The settlement of Greece was carried through the same year. Phocis, Boeotia, Ghalcis and Euboea surrendered to Rome at once, but Aetolia remained obdurate. Acilius determined not merely to impose a peace on the Aetolians, from which they might recover to cause continued trouble, but to strike at the very roots of their power. When Heraclea, which commanded Thermopylae and had enabled the Aetolians to cut communications between northern and central Greece, was stormed by Acilius, the Aetolians sought peace, but they were offered such harsh terms that they determined to resist. Acilius struck a shrewd blow by laying siege to Naupactus, their principal port in the Corinthian Gulf. But such harshness was unwise, for it unduly benefited Philip, who was steadily regaining his power in the north, and it destroyed the ideal of a free Greece.

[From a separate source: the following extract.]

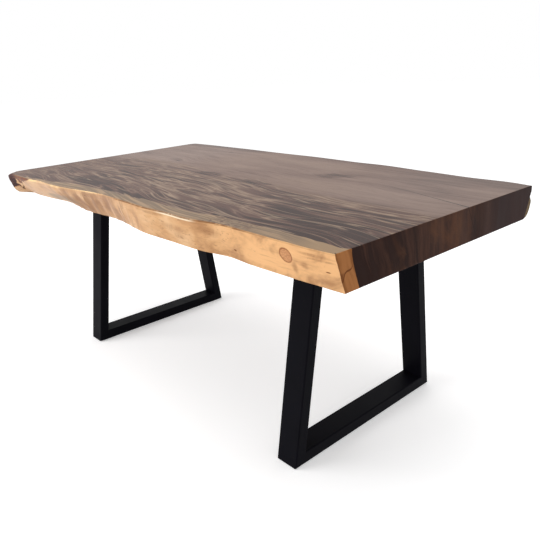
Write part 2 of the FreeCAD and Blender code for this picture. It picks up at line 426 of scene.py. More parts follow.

Further, as a war of sieges must necessarily be protracted, it gave Antiochus longer to recover before Rome could square accounts with him. Flamininus, who meanwhile had been checking the cupidity of the Achaeans and imposing unity in the Peloponnese, ended hostilities in Aetolia by demonstrating to Acilius that the destruction of
Aetolia involved the aggrandisement of Philip. He thus won for the Aetolians permission to appeal to the Senate and struck a blow at Antiochus, who still hoped for Aetolian co-operation.